▶ [Required task] Reply with the count of lines holding "behaviour", nothing more.

☆ ☆ ☆ ☆

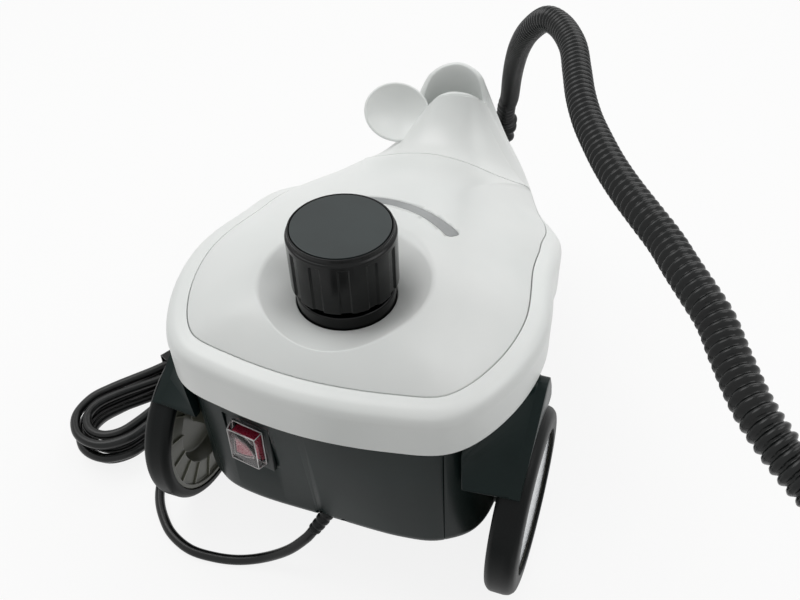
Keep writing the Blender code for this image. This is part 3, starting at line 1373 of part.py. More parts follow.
def gun():
    gun_shell("left", -1)
    gun_shell("right", 1)
    pivot = Matrix.Translation((*TRIGGER_PIVOT, 0))
    pin_u, pin_v = TRIGGER_PIVOT
    loops = [[(u * GUN_LENGTH - pin_u, v * GUN_LENGTH - pin_v, w) for u, v in TRIGGER_SHARES]
             for w in (-TRIGGER_HALF, TRIGGER_HALF)]
    trigger = loft("gun_trigger", loops, "rubber")
    trigger.matrix_world = GUN_PLACE @ pivot
    bore = rod("trigger_bore", TRIGGER_PIN + BEARING_PLAY, 4 * TRIGGER_HALF, (0, 0, 0), sides=16)
    bore.matrix_world = GUN_PLACE @ pivot
    cut(trigger, bore)
    pin = rod("trigger_pin", TRIGGER_PIN, 2 * (GUN_HALF - GUN_WALL - GAP), (0, 0, 0), "Z", "steel", 16)
    pin.matrix_world = GUN_PLACE @ pivot
    lock = box("trigger_lock", LOCK_SIZE, (0, 0, 0), "rocker_red")
    lift = GUN_HALF + LOCK_PROUD - LOCK_SIZE[2] / 2
    lock.matrix_world = GUN_PLACE @ Matrix.Translation((LOCK_SPOT[0], LOCK_SPOT[1] - LOCK_SLOT / 2, lift))
    valve = box("gun_valve", GUN_VALVE, (0, 0, 0), "brass")
    valve.matrix_world = GUN_PLACE @ Matrix.Translation((NOZZLE_START - GAP - GUN_VALVE[0] / 2, 0, 0))
    neck = GUN_LENGTH * max(u for u, _ in GUN_SHARES)
    nozzle = turned("gun_nozzle", [
        (NOZZLE_BORE, NOZZLE_END), (NOZZLE_TIP, NOZZLE_END), (NOZZLE_COLLAR, neck + NOZZLE_COLLAR),
        (NOZZLE_COLLAR, neck + OVERRUN), (NOZZLE_RADIUS, neck + OVERRUN), (NOZZLE_RADIUS, NOZZLE_START),
        (NOZZLE_BORE, NOZZLE_START),
    ], "black_shell", steps=24, ring=True)
    nozzle.matrix_world = GUN_PLACE @ Matrix.Rotation(math.pi / 2, 4, "Y")
    hose_hole = HOSE_RADIUS - HOSE_ROOT + HOSE_BORE
    cuff = turned("hose_cuff", [
        (hose_hole, CUFF_LENGTH - CUFF_INSET), (CUFF_TIP, CUFF_LENGTH - CUFF_INSET),
        (CUFF_RADIUS + OVERRUN, CUFF_INSET / 2), (CUFF_RADIUS + OVERRUN, 2 * GAP),
        (CUFF_RADIUS, 2 * GAP), (CUFF_RADIUS, -CUFF_INSET * 0.7), (hose_hole, -CUFF_INSET * 0.7),
    ], "rubber", steps=24, ring=True)
    cuff.matrix_world = cuff_place()


# Mains cord

def hank_point(place, height):
    """A place (along the hank, across it) in the world."""
    along, across = place
    turn = math.radians(HANK_TURN)
    return np.array([
        HANK_X + along * math.cos(turn) + across * math.sin(turn),
        HANK_Y + along * math.sin(turn) - across * math.cos(turn), height,
    ])


def hank_height(layer):
    return CORD_RADIUS + TIE_WALL + 2 * GAP + HANK_RISE * layer


def hank_loop_point(s):
    """The cord after s loops: runs drawn in at the waist, spiralling in and out, layer on layer."""
    passed = s / HANK_REACH
    whole = int(min(passed, HANK_LAYERS - 1e-9))
    share = passed - whole
    inward = share if whole % 2 == 0 else 1 - share
    half = HANK_HALF - HANK_STEP * HANK_REACH * inward
    layer = 0.0
    for k in range(1, HANK_LAYERS):
        layer += float(np.clip((s - k * HANK_REACH) / HANK_CLIMB + 0.5, 0, 1))
    mean = HANK_HALF - HANK_STEP * HANK_REACH / 2
    run_share = HANK_RUN / (2 * HANK_RUN + 2 * math.pi * mean)
    turn = s % 1.0
    flip = 1.0
    if run_share / 2 < turn <= 1 - run_share / 2:
        if turn < 0.5 - run_share / 2 or turn > 0.5 + run_share / 2:
            first = turn < 0.5
            at = (turn - run_share / 2) if first else (turn - 0.5 - run_share / 2)
            angle = math.pi * at / (0.5 - run_share)
            along = (HANK_RUN / 2 + half * math.sin(angle)) * (1 if first else -1)
            across = half * math.cos(angle) * (1 if first else -1)
            return hank_point((along, across), hank_height(layer))
        flip = -1.0
        at = (turn - 0.5) / run_share
    else:
        at = (turn if turn < 0.5 else turn - 1) / run_share
    draw = HANK_WAIST * math.cos(math.pi * at) ** 2
    return hank_point((flip * HANK_RUN * at, flip * (half - draw)), hank_height(layer))


def hank_points():
    loops = HANK_LAYERS * HANK_REACH
    path = [hank_loop_point(s) for s in np.linspace(0, loops, round(LOOP_POINTS * loops) + 1)]
    lead = hank_point((2 * CORD_RADIUS, 0), 0) - hank_point((0, 0), 0)
    return np.array([path[0] - lead] + path + [path[-1] + lead])


def mains_cord():
    hank = hank_points()
    way = (hank[1] - hank[0]) / np.linalg.norm(hank[1] - hank[0])
    relief = smooth(RELIEF_POINTS, RELIEF_RADIUS)
    exit_way = last_way(relief)
    start = relief[-1] + exit_way * GAP
    end = hank[0] - way * GAP
    route = [start, start + exit_way * 2 * CORD_RADIUS] + list(CORD_POINTS[2:]) + [
        end - way * 2 * CORD_RADIUS, end]
    cord = led(route, CORD_STEP)
    tube("power_cord", cord, CORD_RADIUS, "cord", 2)
    tube("power_cord_hank", hank, CORD_RADIUS, "cord", 1)
    top = hank_height(HANK_LAYERS - 1)
    tail_start = hank[-1] + way * GAP
    tail = [tail_start, tail_start + way * 2 * CORD_RADIUS] + [
        hank_point((a * HANK_RUN, b * HANK_HALF), c * top) for a, b, c in TAIL_SHARES]
    level_way = last_way(tail) * (1, 1, 0)
    level_way /= np.linalg.norm(level_way)
    tail = led(tail + [tail[-1] + level_way * 2 * CORD_RADIUS], CORD_STEP)
    tube("power_cord_tail", tail, CORD_RADIUS, "cord", 2)
    tube("cord_strain_relief", relief, RELIEF_RADIUS, "rubber", 2,
         np.linspace(1, RELIEF_TIP / RELIEF_RADIUS, len(relief)))
    print("cord length", round(length_of(cord) + length_of(hank) + length_of(tail), 3),
          "hank gap mm", round(1000 * least_gap(hank, CORD_RADIUS), 2))
    cord_tie()
    mains_plug(tail)


def cord_tie():
    half = HANK_HALF - HANK_WAIST + CORD_RADIUS + 3 * GAP
    low, high = TIE_WALL + GAP, hank_height(HANK_LAYERS - 1) + CORD_RADIUS + 2 * GAP
    loops = []
    for along, wall in ((-0.5, TIE_WALL), (0.5, TIE_WALL), (0.5, 0), (-0.5, 0)):
        loop = []
        for corner, (sx, sz) in enumerate(((1, 1), (-1, 1), (-1, -1), (1, -1))):
            for step in (0, 45, 90):
                a = math.radians(90 * corner + step)
                reach = TIE_ROUND + wall
                across = sx * (half - TIE_ROUND) + reach * math.cos(a)
                z = (high - TIE_ROUND if sz > 0 else low + TIE_ROUND) + reach * math.sin(a)
                loop.append(hank_point((along * TIE_WIDTH, across), z))
        loops.append(loop)
    loft("cord_tie", loops, "rubber", ring=True)


def mains_plug(tail):
    """A round-pin plug at the tail's end: body, neck and two pins."""
    way = tail[-1] - tail[-2]
    way[2] = 0
    way = Vector(way / np.linalg.norm(way))
    side = Vector((way.y, -way.x, 0))
    end = Vector(tail[-1]) + way * GAP
    wide, long, thick = PLUG_SIZE

    def loop(at, w, t):
        spots = []
        for k in range(12):
            a = 2 * math.pi * (k + 0.5) / 12
            c, s = math.cos(a), math.sin(a)
            c, s = (math.copysign(abs(v) ** 0.6, v) for v in (c, s))
            spots.append(end + way * at + side * (c * w / 2) + Vector((0, 0, s * t / 2)))
        return spots

    neck = 2 * PLUG_NECK
    loft("plug_body", [
        loop(0, neck, neck), loop(0.35 * long, neck * 1.1, neck * 1.1),
        loop(0.5 * long, wide * 0.8, thick * 0.9), loop(0.8 * long, wide, thick), loop(long, wide, thick),
    ], "rubber")
    for hand, sign in (("left", -1), ("right", 1)):
        root = end + way * (long + GAP) + side * (sign * PLUG_PIN_GAP / 2)
        tube(f"plug_pin_{hand}", [root, root + way * PLUG_PIN_LENGTH], PLUG_PIN, "brass", 2)


# Assembly
BEZEL_SEAT = 0.0022
SWITCH_PLACE = switch_place()
GUN_PLACE = gun_place()
GRIP_END = (-0.0360, -0.1153)
GRIP_WAY = (GUN_PLACE.to_3x3() @ Vector((math.cos(math.radians(-GUN_TURN)), math.sin(math.radians(-GUN_TURN)), 0))).normalized()
HOSE_FLOOR = HOSE_RADIUS + 2 * GAP
upper_shell()
top_cover()
lens_solid("indicator_lens", 0.0, 0.0, "smoked_lens")
housing()
for arch_side, arch_hand in ((1, "right"), (-1, "left")):
    wheel_arch(arch_side, arch_hand)
    wheel(arch_side, arch_hand)
rod("axle", AXLE_RADIUS, 2 * AXLE_HALF, (0, WHEEL_Y, WHEEL_RADIUS), "X", "steel", 24)
caster()
boiler()
filler()
cap()
switch()
steam_hose()
gun()
mains_cord()
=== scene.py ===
"""Canister steam cleaner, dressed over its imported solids.

Metres, +Z up, the same frame as the solids: origin on the floor under the filler cap, +Y to the
nose with the holster and the hose, the switch on the rear face.
"""

import json
import math

import bmesh
import bpy
import numpy as np
from mathutils import Matrix, Vector

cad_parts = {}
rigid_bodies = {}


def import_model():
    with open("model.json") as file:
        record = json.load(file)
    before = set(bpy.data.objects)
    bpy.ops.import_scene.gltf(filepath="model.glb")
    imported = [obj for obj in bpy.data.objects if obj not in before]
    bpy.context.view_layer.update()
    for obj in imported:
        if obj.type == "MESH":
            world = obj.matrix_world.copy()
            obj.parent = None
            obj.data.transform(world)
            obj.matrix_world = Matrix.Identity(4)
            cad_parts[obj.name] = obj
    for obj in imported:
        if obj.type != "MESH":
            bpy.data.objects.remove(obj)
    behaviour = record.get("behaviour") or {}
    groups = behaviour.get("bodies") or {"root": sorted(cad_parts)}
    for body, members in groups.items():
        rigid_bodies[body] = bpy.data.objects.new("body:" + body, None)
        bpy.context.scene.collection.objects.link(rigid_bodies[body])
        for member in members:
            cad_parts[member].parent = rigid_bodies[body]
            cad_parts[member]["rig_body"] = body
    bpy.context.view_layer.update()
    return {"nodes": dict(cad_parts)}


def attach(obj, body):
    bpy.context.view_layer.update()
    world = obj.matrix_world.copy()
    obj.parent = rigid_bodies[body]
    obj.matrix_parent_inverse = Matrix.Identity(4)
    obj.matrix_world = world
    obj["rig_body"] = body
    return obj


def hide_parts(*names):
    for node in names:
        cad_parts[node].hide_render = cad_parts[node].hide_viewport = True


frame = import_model()

# Camera, floor and lamps
# The machine stands on a plain pale floor under soft studio light, seen from behind, above and a
# little to its right.

AZIMUTH, ELEVATION, ROLL = (math.radians(v) for v in (21.0, 42.81, -2.26))
TARGET = np.array([0.00999, 0.06564, 0.14771])
DISTANCE = 0.63512
LENS_MM = 39.92

back = np.array([
    math.sin(AZIMUTH) * math.cos(ELEVATION), -math.cos(AZIMUTH) * math.cos(ELEVATION),
    math.sin(ELEVATION),
])
right = np.array([math.cos(AZIMUTH), math.sin(AZIMUTH), 0.0])
up = np.cross(back, right)
turned_right = right * math.cos(ROLL) + up * math.sin(ROLL)
turned_up = up * math.cos(ROLL) - right * math.sin(ROLL)


def linked(name, data):
    """A new object in the scene."""
    made = bpy.data.objects.new(name, data)
    bpy.context.scene.collection.objects.link(made)
    return made


def meshed(name, points, faces, material=None):
    """A new object whose mesh has these points and faces, and one material at most."""
    mesh = bpy.data.meshes.new(name)
    mesh.from_pydata(points, [], faces)
    if material:
        mesh.materials.append(material)
    return linked(name, mesh)


def shown(piece, slot, *nodes, body="machine"):
    """The piece in the place of its nodes, riding its body; slot is not used."""
    if nodes:
        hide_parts(*nodes)
    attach(piece, body)
    return piece


camera = linked("camera", bpy.data.cameras.new("camera"))
camera.data.lens = LENS_MM
camera.data.sensor_width = 36.0
camera.matrix_world = Matrix([
    (*row, place) for row, place in zip(
        np.column_stack([turned_right, turned_up, back]), TARGET + back * DISTANCE)
] + [(0, 0, 0, 1)])
bpy.context.scene.camera = camera
bpy.context.scene.view_settings.view_transform = "Standard"


def paint(code):
    """A colour written as sRGB hex, as linear numbers with full alpha."""
    share = np.array([int(code[i:i + 2], 16) for i in (0, 2, 4)]) / 255
    linear = np.where(share <= 0.04045, share / 12.92, ((share + 0.055) / 1.055) ** 2.4)
    return (*linear, 1.0)


def add(tree, kind, sockets=None, **settings):
    """A shader node with its settings; a socket given a socket is linked, any other value is set."""
    made = tree.nodes.new("ShaderNode" + kind)
    for key, value in settings.items():
        setattr(made, key, value)
    for key, value in (sockets or {}).items():
        if isinstance(value, bpy.types.NodeSocket):
            tree.links.new(value, made.inputs[key])
        else:
            made.inputs[key].default_value = value
    return made


def blank(name):
    """A new material with an empty node tree, and that tree."""
    made = bpy.data.materials.new(name)
    made.use_nodes = True
    made.node_tree.nodes.clear()
    return made, made.node_tree


def ramped(tree, share, low, high, stops=(0.0, 1.0)):
    """The colours between two sRGB codes by a share."""
    tone = add(tree, "ValToRGB", {"Fac": share})
    for end, code, stop in zip(tone.color_ramp.elements, (low, high), stops):
        end.color, end.position = paint(code), stop
    return tone.outputs["Color"]


def seen_direct(tree):
    """One for rays from the camera and in gloss and glass, nought for light on the object."""
    path = add(tree, "LightPath").outputs
    both = add(tree, "Math", {0: path["Is Camera Ray"], 1: path["Is Glossy Ray"]},
               operation="MAXIMUM").outputs[0]
    return add(tree, "Math", {0: both, 1: path["Is Transmission Ray"]},
               operation="MAXIMUM").outputs[0]


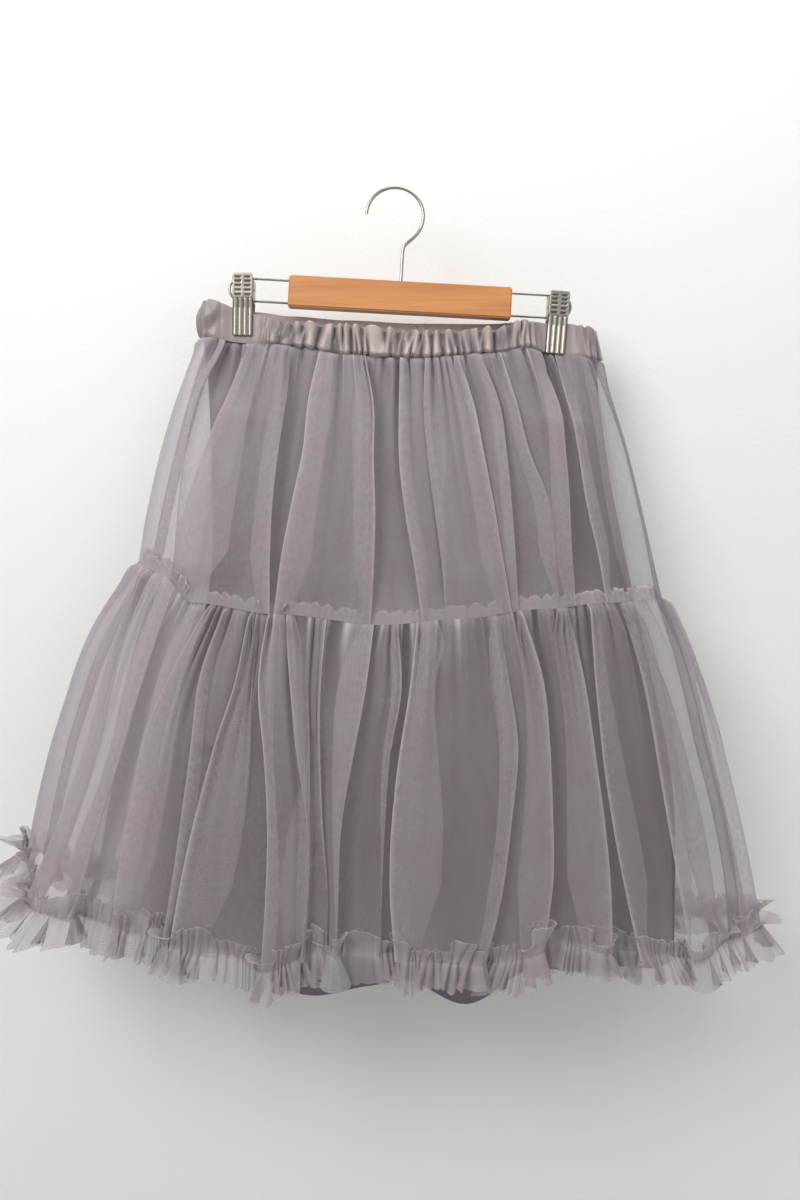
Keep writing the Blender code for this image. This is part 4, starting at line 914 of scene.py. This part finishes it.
# Double net with the overlock's thread: greyer and closer than one layer
side_seam_net = net_cloth("side_seam_net", "8B828A", 0.48, 0.25, 0.45, "756C74")
for tier_name, sheets in (("upper", upper_sheets), ("lower", lower_sheets)):
    for side_name, front_end, back_end, step in (("right", -1, 0, 1), ("left", 0, -1, -1)):
        front_edge = sheets["front"][:, front_end]
        strips = [row[::step][:60] for row in sheets["back"]]
        rows = []
        for part in np.linspace(0.0, 1.0, SEAM_LINES):
            behind = np.array([0.0, -SEAM_BEHIND * (0.4 + part), 0.0])
            line = [points_at(strip, run_lengths(strip), SEAM_ALLOWANCE * part) + behind for strip in strips]
            rows.append(np.array(line) + (front_edge - sheets["back"][:, back_end]) * (1.0 - part))
        rows = np.array(rows).transpose(1, 0, 2)[:, ::step]
        lengths = run_lengths(front_edge)
        across = np.linspace(0.0, SEAM_ALLOWANCE, SEAM_LINES)[None, :]
        edges = np.abs(np.linspace(-1.0, 1.0, SEAM_LINES))[None, :] ** 4
        cloth_sheet(f"{tier_name}_side_seam_{side_name}_net", rows, across, lengths[:, None], side_seam_net,
                    {"crease": edges})

# Sewing thread
# Mauve polyester thread, a lockstitch 2.7 mm long. One row holds the waistband's casing, one
# each tier seam and one the middle of the ruffle. Each stitch sinks in at both ends.
STITCH = 0.0027
THREAD = 0.00042
STITCH_SEED = 7


def path_mesh(name, points):
    """An object with one line of edges through the points."""
    mesh = bpy.data.meshes.new(name)
    mesh.from_pydata([tuple(p) for p in points], [(i, i + 1) for i in range(len(points) - 1)], [])
    return placed(name, mesh)


def new_rule(name, inputs):
    """An empty node tree for a piece that a rule makes, with its input node."""
    rule = bpy.data.node_groups.new(name, "GeometryNodeTree")
    rule.interface.new_socket(name="Geometry", in_out="OUTPUT", socket_type="NodeSocketGeometry")
    rule.interface.new_socket(name="Path", in_out="INPUT", socket_type="NodeSocketGeometry")
    for label, kind in inputs:
        rule.interface.new_socket(name=label, in_out="INPUT", socket_type=kind)
    return rule, add_node(rule, "NodeGroupInput").outputs


def grow(rule, made, material, source, values):
    """Run the rule on the source and keep its result as a plain mesh object."""
    real = add_node(rule, "GeometryNodeRealizeInstances", {"Geometry": made})
    painted = add_node(rule, "GeometryNodeSetMaterial", {"Geometry": real.outputs[0], "Material": material})
    add_node(rule, "NodeGroupOutput", {"Geometry": painted.outputs[0]})
    modifier = source.modifiers.new(rule.name, "NODES")
    modifier.node_group = rule
    for item in rule.interface.items_tree:
        if item.in_out == "INPUT" and item.name in values:
            modifier[item.identifier] = values[item.name]
    bpy.context.view_layer.update()
    mesh = bpy.data.meshes.new_from_object(source.evaluated_get(bpy.context.evaluated_depsgraph_get()))
    source.modifiers.clear()
    name = source.name
    bpy.data.objects.remove(source, do_unlink=True)
    mesh.name = name
    mesh.shade_smooth()
    piece = placed(name, mesh)
    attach(piece, "root")
    return piece


# Spun thread: mauve-grey, a little shiny, with the twist of its plies
thread, tree = empty_material("polyester_thread")
place = add_node(tree, "ShaderNodeTexCoord").outputs["Object"]
ply = add_node(tree, "ShaderNodeTexWave", {"Vector": place, "Scale": 900.0, "Distortion": 1.0}).outputs["Fac"]
relief = add_node(tree, "ShaderNodeBump", {"Height": ply, "Distance": 0.0001, "Strength": 0.5})
end_material(thread, add_node(tree, "ShaderNodeBsdfPrincipled", {
    "Base Color": linear("8F858C"), "Roughness": 0.55, "Sheen Weight": 0.3, "Normal": relief}))


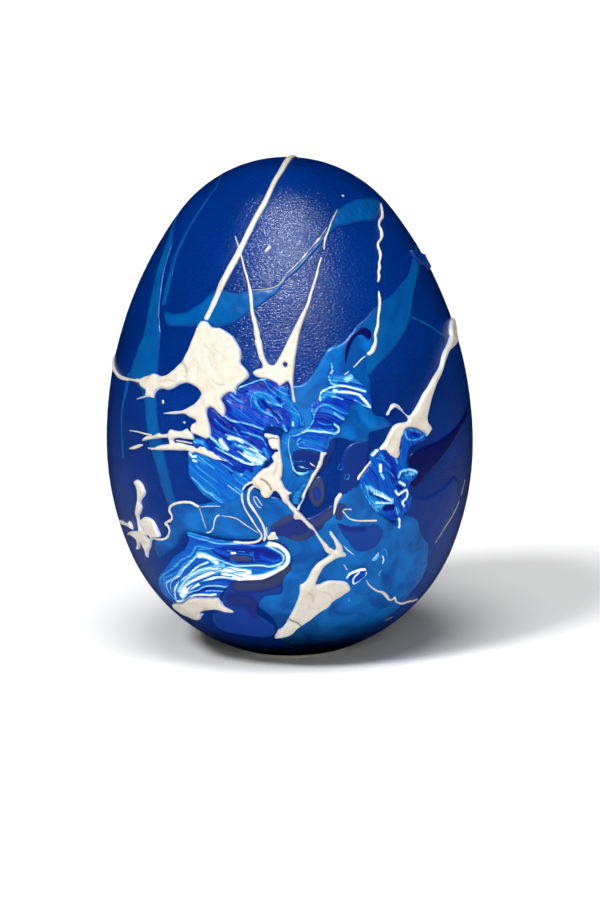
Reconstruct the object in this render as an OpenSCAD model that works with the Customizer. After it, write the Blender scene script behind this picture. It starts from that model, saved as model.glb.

☆ ☆ ☆ ☆

▶ [Solution] 2